Though promising as a means of promoting behavioral change, the mechanisms underlying the effects of this kind of inhibition training still remain unclear. Current literature on training inhibitory control suggests that improvements may follow either from the strengthening of top-down, controlled inhibition or from the development of automatic forms of inhibition (Verbruggen & Logan, 2008). Recent evidence suggests it is unlikely that this kind of inhibition training operates by strengthening general, top-down inhibitory control abilities. First, general inhibition training has shown rather disappointing results in both the food domain (Guerrieri, Nederkoorn, & Jansen, 2012) and the alcohol domain (Jones & Field, 2013), suggesting that stimulus-specific training may be more effective in changing health behavior. Second, stimulus-specific training failed to produce significant improvements on general response inhibition, while results did show behavioral change (i.e., less undesired specific behavior) following training (Houben et al., 2012). Hence, the available evidence does not support the idea that food-specific inhibition training strengthens top-down inhibitory control. However, it has not yet been examined whether this kind of inhibition training may facilitate bottom-up, automatic inhibitory control.

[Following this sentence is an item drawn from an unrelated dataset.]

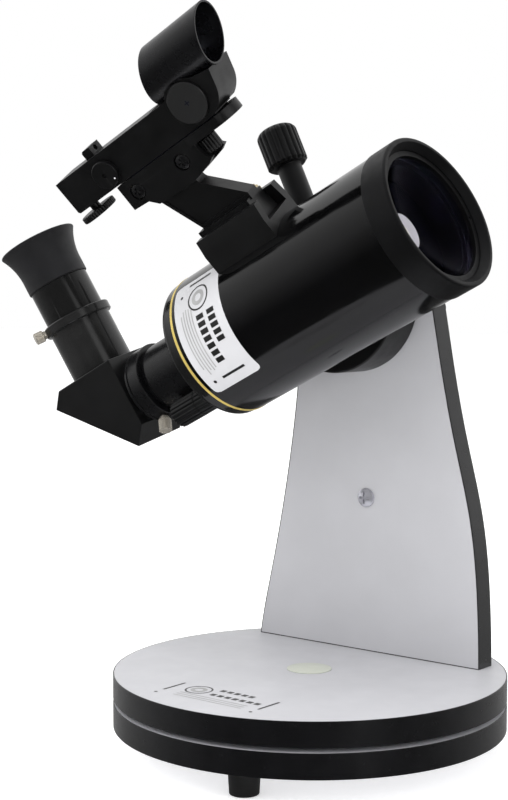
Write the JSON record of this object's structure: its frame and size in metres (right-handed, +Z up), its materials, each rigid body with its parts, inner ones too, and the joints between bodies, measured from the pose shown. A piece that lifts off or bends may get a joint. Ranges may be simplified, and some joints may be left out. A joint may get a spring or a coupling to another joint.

Importantly, it has been suggested that, in conditions where certain stimuli are consistently and repeatedly paired with stop cues, people may gradually learn to associate these stimuli with stopping (Verbruggen & Logan, 2008). Once such associations are established, the stimuli may directly elicit inhibition, thereby bypassing slow, top-down inhibitory control, and facilitating the stopping process. Whether such automatic inhibitory processes are indeed induced by food-specific inhibition training has not yet been investigated. The aim of the current study therefore was to examine whether consistently pairing food-related stimuli with stop cues indeed induces automatic associations between those stimuli and stopping. To examine this hypothesis, participants performed a Go/No-Go training task during which pictures of chocolate were consistently paired with stop cues or always paired with go cues. Following the Go/No-Go task, we assessed automatic associations between chocolate and stopping versus going, desire to eat and chocolate consumption during a bogus taste test. It was hypothesized that the consistent pairing of chocolate with inhibition cues would induce automatic associations between chocolate and stopping. Further, in replication of our previous research (Houben & Jansen, 2011), we expected that participants who consistently inhibited their responses to chocolate would report less desire to eat and would show reduced food intake relative to participants who were allowed to respond to chocolate.